## OBJECTIVE:
Review the lines that follow and copy each one that contains the word "their".

======== EXTRACTED DATA ========

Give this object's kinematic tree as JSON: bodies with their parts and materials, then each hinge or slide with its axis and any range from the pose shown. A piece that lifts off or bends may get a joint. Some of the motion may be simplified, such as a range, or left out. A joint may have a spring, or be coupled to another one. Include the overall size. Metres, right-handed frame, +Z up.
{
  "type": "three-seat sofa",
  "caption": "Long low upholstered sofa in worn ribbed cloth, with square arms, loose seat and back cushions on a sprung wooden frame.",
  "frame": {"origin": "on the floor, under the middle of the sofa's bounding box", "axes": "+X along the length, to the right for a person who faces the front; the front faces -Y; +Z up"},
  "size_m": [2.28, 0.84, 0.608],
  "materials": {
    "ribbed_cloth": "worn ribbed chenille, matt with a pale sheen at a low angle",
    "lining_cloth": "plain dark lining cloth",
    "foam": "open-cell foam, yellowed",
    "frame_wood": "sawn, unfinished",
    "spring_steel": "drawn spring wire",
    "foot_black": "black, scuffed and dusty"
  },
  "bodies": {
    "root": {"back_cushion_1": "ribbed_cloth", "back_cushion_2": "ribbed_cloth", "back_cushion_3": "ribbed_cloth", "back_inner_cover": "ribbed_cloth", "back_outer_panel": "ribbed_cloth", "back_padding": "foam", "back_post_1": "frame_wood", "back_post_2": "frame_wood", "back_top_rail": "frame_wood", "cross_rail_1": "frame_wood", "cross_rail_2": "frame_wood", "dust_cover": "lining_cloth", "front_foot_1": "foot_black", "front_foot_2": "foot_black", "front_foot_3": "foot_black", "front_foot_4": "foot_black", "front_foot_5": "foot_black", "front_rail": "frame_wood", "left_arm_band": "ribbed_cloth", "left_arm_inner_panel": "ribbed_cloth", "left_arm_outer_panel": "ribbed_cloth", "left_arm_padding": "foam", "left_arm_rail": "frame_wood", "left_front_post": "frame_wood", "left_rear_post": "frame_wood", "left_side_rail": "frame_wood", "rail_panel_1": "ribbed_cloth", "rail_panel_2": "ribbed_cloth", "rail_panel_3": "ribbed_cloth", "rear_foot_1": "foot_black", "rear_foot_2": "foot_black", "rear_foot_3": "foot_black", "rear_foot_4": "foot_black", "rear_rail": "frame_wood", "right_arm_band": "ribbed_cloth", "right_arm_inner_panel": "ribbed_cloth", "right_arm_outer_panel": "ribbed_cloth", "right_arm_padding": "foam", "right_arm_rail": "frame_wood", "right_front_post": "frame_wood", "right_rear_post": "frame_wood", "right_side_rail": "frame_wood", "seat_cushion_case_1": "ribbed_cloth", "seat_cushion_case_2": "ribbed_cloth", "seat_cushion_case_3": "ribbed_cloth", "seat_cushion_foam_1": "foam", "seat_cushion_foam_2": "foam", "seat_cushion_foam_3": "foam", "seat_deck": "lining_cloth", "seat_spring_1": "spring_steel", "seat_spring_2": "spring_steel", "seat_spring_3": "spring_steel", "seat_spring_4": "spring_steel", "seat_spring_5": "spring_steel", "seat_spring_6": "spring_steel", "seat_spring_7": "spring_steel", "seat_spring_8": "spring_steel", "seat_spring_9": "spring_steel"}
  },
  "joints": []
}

========
======== EXTRACTED DATA ========

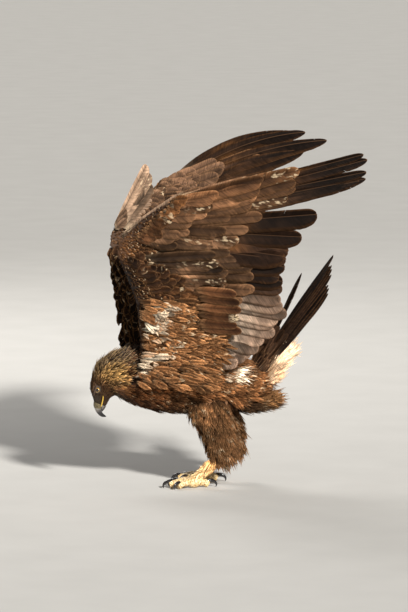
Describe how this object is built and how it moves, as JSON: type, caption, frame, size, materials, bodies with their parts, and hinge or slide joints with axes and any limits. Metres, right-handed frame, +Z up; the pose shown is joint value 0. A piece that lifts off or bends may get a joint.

========

## RESULT:
Give this object's kinematic tree as JSON: bodies with their parts and materials, then each hinge or slide with its axis and any range from the pose shown. A piece that lifts off or bends may get a joint. Some of the motion may be simplified, such as a range, or left out. A joint may have a spring, or be coupled to another one. Include the overall size. Metres, right-handed frame, +Z up.
Describe how this object is built and how it moves, as JSON: type, caption, frame, size, materials, bodies with their parts, and hinge or slide joints with axes and any limits. Metres, right-handed frame, +Z up; the pose shown is joint value 0. A piece that lifts off or bends may get a joint.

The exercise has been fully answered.